Car Stanley n’est en rien mû par un quelconque désir d’évangélisation par exemple, ou par l’apport de culture à des sociétés qu’à l’époque on pouvait croire moins avancées, non, lui, son seul but en y allant, c’est de ramener des récits qui seront très populaires et feront sa fortune. Accessoirement, ces voyages lui permettent aussi d’assouvir, en toute discrétion, ses penchants pour les jeunes garçons noirs qui lui servent de jouets sexuels.
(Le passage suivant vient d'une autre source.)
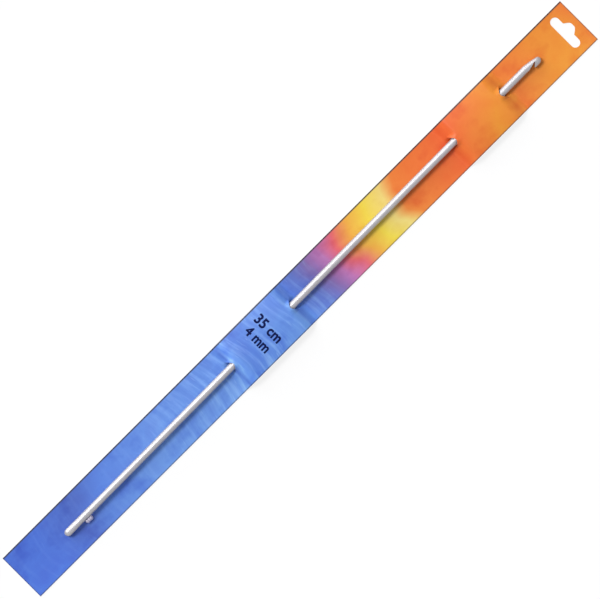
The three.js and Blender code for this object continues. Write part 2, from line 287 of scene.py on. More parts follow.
def rod_blank(lower_lip, upper_lip):
    """The bare rod with both heads, before their throats are cut."""
    nose = [NOSE_LENGTH * (1 - math.cos((i + 1) * math.pi / 2 / NOSE_RINGS)) for i in range(NOSE_RINGS)]
    neck = [lerp(NOSE_LENGTH, HEAD_LENGTH, (i + 1) / HEAD_RINGS) for i in range(HEAD_RINGS)]
    stations = nose + neck
    rings = [head_ring(d - HALF_HOOK, d, lower_lip) for d in stations]
    rings += [head_ring(HALF_HOOK - d, d, upper_lip) for d in reversed(stations)]
    tip = (lip_side(0) + spine_side(0)) / 2
    points = [p for ring in rings for p in ring]
    points.append((-HALF_HOOK, math.cos(lower_lip) * tip, math.sin(lower_lip) * tip))
    points.append((HALF_HOOK, math.cos(upper_lip) * tip, math.sin(upper_lip) * tip))
    first, last = len(points) - 2, len(points) - 1
    top = (len(rings) - 1) * RING_SIDES
    faces = []
    for side in range(RING_SIDES):
        after = (side + 1) % RING_SIDES
        faces.append((first, after, side))
        faces.append((last, top + side, top + after))
        for base in range(0, top, RING_SIDES):
            faces.append((base + side, base + after, base + RING_SIDES + after, base + RING_SIDES + side))
    return add_object("crochet_hook", points, faces, HOOK_PLACE)


def throat_outline():
    """Distance from the nose and height towards the lip, round the lip's end to the root and out."""
    half_lip = LIP_THICKNESS / 2
    centre = Vector((LIP_END - half_lip, SHAFT_RADIUS + LIP_REACH - half_lip))
    root = Vector((THROAT_ROOT, SHAFT_RADIUS - THROAT_DEPTH))
    to_lip = centre - root
    undercut = math.atan2(to_lip.y, to_lip.x) - math.asin(half_lip / to_lip.length)
    top = SHAFT_RADIUS + 2 * LIP_REACH
    slope = THROAT_DEPTH / (THROAT_END - THROAT_ROOT)
    corner = THROAT_ROUNDING * (THROAT_END - THROAT_ROOT)
    inner = (root.x + corner / 2 * math.cos(undercut), root.y + corner / 2 * math.sin(undercut))
    outer = (root.x + corner, root.y + corner * slope)
    return [
        (THROAT_END + (top - SHAFT_RADIUS) / slope, top),
        (centre.x, top),
        *arc(centre, half_lip, math.pi / 2, undercut - math.pi / 2),
        *bend(inner, tuple(root), outer),
    ]


def throat_cutter(outward, lip_angle):
    inward = Vector((-outward, 0, 0))
    towards_lip = Vector((0, math.cos(lip_angle), math.sin(lip_angle)))
    turn = Matrix((inward, towards_lip, inward.cross(towards_lip))).transposed().to_4x4()
    place = HOOK_PLACE @ Matrix.Translation((outward * HALF_HOOK, 0, 0)) @ turn
    past_the_rod = 4 * SHAFT_RADIUS
    return extruded("throat", throat_outline(), past_the_rod, place)


def soften_edges(obj, width, crease_degrees):
    step = obj.modifiers.new("soften", "BEVEL")
    step.width = width * MM
    step.segments = SOFT_EDGE_STEPS
    step.limit_method = "ANGLE"
    step.angle_limit = math.radians(crease_degrees)
    step.use_clamp_overlap = True
    settle(obj)


def make_hook():
    lower_lip, upper_lip = -math.pi / 2, math.pi
    hook = rod_blank(lower_lip, upper_lip)
    cut(hook, throat_cutter(-1, lower_lip))
    cut(hook, throat_cutter(1, upper_lip))
    soften_edges(hook, EDGE_SOFTNESS, HOOK_CREASE)
    clear_slivers(hook)
    shade(hook, HOOK_CREASE)
    return hook


# Card

def make_slit(middle, into):
    """A slit bends the card at its chord. into points from the slit into its bridge."""
    return {"chord": middle - into * SLIT_BOW - HALF_CARD, "into": into}


def make_bridge(start, length):
    entry, leave = make_slit(start, 1), make_slit(start + length, -1)
    height = max(hook_axis_height(entry["chord"]), hook_axis_height(leave["chord"]))
    side = hook_axis_side(start + length / 2 - HALF_CARD)
    return {"entry": entry, "exit": leave, "rise": height + SHAFT_RADIUS + CLEARANCE, "side": side}


BRIDGES = [make_bridge(*span) for span in BRIDGE_SPANS]


def slit_share(bridge, y):
    """Where y lies across a bridge's slits: 0 in their middle, 1 at their ends and more beyond."""
    return abs(y - bridge["side"]) / HALF_SLIT


def bow_share(bridge, y):
    """How a slit bows at y, as a share of its bow. It runs out level with its chord."""
    return max(0.0, 1 - slit_share(bridge, y) ** 2) ** 2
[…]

Des jouets qu’il jette et méprise, car le découvreur du centre de l’Afrique est… raciste ! Il l’affichera déjà envers les Noirs américains pendant la guerre civile et, comme il le dira plus tard, il « déteste le continent africain de tout son cœur ».
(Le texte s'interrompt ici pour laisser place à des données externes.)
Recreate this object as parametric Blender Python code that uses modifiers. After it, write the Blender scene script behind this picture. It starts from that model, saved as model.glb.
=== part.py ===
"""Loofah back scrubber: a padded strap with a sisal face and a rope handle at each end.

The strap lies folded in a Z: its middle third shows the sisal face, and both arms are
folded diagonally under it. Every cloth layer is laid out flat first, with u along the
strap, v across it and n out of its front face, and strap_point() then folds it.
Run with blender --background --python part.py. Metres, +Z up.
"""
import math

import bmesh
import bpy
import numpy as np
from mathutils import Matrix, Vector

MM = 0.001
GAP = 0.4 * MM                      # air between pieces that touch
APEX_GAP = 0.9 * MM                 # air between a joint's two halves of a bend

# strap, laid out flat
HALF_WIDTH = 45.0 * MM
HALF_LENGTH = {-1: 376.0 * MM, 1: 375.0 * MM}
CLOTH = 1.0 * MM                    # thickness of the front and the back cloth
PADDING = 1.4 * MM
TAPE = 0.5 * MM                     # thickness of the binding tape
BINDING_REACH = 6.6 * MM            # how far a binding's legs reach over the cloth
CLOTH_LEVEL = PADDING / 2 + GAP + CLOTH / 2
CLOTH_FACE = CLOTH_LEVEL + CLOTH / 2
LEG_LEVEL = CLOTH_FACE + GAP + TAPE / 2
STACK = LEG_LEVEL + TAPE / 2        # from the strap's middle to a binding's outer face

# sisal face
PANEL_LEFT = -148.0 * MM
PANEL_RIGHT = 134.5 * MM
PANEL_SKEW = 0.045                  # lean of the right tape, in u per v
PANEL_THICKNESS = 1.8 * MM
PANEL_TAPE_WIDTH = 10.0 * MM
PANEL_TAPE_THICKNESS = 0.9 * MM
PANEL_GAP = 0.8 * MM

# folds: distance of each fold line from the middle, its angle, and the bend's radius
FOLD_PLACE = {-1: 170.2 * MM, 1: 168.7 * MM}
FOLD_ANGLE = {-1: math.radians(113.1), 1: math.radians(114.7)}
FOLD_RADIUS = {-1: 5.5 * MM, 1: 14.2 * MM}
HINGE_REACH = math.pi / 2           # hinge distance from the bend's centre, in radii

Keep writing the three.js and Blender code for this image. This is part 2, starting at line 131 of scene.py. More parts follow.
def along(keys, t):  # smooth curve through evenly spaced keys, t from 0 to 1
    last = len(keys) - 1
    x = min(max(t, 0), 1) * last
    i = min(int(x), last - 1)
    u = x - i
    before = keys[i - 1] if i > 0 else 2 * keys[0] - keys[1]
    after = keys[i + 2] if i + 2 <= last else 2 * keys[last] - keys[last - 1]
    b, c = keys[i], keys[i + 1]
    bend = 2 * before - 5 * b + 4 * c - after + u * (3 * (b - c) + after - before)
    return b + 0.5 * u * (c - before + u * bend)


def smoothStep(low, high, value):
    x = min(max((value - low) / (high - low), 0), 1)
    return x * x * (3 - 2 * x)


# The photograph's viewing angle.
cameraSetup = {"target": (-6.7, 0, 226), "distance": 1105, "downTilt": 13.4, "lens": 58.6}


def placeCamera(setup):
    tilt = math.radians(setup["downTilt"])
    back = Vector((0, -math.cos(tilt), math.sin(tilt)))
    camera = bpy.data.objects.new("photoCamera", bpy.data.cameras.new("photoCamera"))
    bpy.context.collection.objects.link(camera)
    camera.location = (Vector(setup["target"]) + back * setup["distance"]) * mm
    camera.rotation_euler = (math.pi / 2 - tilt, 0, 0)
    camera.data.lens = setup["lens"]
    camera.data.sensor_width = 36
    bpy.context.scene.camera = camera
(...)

C’est donc au final un Anglais qui va initier au Congo tout ce que les Anglais eux-mêmes reprocheront aux Belges, et à Léopold II, quelques années plus tard.
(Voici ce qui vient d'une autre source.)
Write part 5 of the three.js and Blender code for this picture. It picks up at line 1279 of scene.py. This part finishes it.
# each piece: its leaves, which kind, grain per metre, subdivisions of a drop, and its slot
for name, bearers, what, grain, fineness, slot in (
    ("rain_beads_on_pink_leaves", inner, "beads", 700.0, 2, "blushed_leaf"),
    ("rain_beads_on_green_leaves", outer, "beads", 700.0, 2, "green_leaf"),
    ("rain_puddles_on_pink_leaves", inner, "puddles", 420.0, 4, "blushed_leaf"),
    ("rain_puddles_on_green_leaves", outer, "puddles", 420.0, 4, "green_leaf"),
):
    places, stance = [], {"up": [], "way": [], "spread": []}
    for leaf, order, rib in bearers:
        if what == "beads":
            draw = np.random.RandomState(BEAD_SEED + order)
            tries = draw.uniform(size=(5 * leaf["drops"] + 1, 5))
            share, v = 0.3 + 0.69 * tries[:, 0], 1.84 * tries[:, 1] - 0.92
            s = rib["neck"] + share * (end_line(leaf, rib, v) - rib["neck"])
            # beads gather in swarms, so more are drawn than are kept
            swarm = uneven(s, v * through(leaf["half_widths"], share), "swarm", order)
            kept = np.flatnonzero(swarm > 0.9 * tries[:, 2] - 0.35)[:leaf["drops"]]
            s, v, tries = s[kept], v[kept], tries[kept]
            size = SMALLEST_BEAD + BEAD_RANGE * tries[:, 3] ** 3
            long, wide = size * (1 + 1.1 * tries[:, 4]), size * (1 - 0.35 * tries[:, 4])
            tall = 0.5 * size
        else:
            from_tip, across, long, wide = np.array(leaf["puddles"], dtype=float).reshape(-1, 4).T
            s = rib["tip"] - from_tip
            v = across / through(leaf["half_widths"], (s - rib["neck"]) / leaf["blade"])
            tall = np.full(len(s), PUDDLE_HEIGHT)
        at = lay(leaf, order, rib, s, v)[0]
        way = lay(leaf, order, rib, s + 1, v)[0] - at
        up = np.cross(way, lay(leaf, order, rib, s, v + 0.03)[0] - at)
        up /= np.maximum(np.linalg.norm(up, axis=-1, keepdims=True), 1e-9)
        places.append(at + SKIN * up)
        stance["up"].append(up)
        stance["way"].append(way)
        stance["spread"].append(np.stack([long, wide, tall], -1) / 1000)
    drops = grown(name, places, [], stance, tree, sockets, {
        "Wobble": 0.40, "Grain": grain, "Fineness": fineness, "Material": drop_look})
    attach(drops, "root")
Car au quotidien, durant ses expéditions, Stanley fonctionne comme une brute pathologique doublée d’un sadique. On a par exemple retrouvé des témoignages d’Africains qui parlent de lui comme d’un homme avec un seul œil. Cette description du personnage est liée au fait que, passant en pirogue le long des berges, Stanley y visait les personnes avec son fusil à lunette… avant de les abattre juste pour le plaisir de faire un carton, comme il aurait tiré sur des singes !
Concernant ses hommes d’escorte et ses porteurs, il paie bien et il n’aura jamais de difficultés pour en recruter, mais il n’hésite pas à tuer de sang-froid ou à coups de fouet, sans aucune pitié, ceux qui l’accompagnent et ont le tort de ne pas bien faire leur boulot ou de commettre des erreurs.
En termes de conquête, pour inciter les chefs de tribus à céder leur terre et à signer de prétendus traités (que pouvaient-ils comprendre, les pauvres bougres ?), tous les moyens sont bons, depuis les tours de prestidigitation pour persuader les indigènes qu’il avait des pouvoirs surnaturels, jusqu’à l’usage des armes.
Les massacres et les pillages font aussi partie de ses méthodes. Il écrit même, en parlant d’une de ses expéditions, « nous avons attaqué et détruit vingt-huit grandes villes et trois ou quatre villages ». Il ne sera pas plus économe des vies de ceux qui, en 1890, construiront le chemin de fer qui lui vaudra le surnom de « Boula-Matari » : le briseur de roches. Certains estiment le nombre de morts à un par traverse, et il y en aura des milliers de posées… Impossible aujourd’hui de séparer Stanley du sort brutal qui sera celui du pays, futur Congo belge.
C’est cet Anglais qui montrera l’exemple à suivre quant aux brutalités qui viendront par la suite.
Tout cela n’empêchera pas ce tyran grossier et cruel d’être anobli en 1899 et de siéger au Parlement britannique de 1895 à 1900. Ces mêmes Britanniques, qui se feront donneurs de leçons aux Belges, sont loin d’être les derniers en matière d’oppression un peu partout dans le monde. Pour mémoire, à la même époque, ils inventent les camps de concentration en Afrique du Sud et, une vingtaine d’années plus tôt, ils ont noyé dans le sang la révolte des cipayes. Une lettre publiée après la chute de Delhi dans le « Bombay Telegraph » et reproduite dans la presse britannique témoigne d’ailleurs de l’ampleur de leur violence : « Toutes les personnes se trouvant à l’intérieur des murs de la ville de Delhi lorsque nos troupes entrèrent furent exécutées sur le champ et ce nombre fut considérable, comme vous pouvez le supposer, lorsque je vous dis que dans certaines maisons se cachaient 40 ou 50 personnes. Il ne s’agissait pas de mutins, mais d’habitants de la ville qui croyaient en notre sens bien connu du pardon. Je suis fier de vous dire qu’ils ont été déçus ».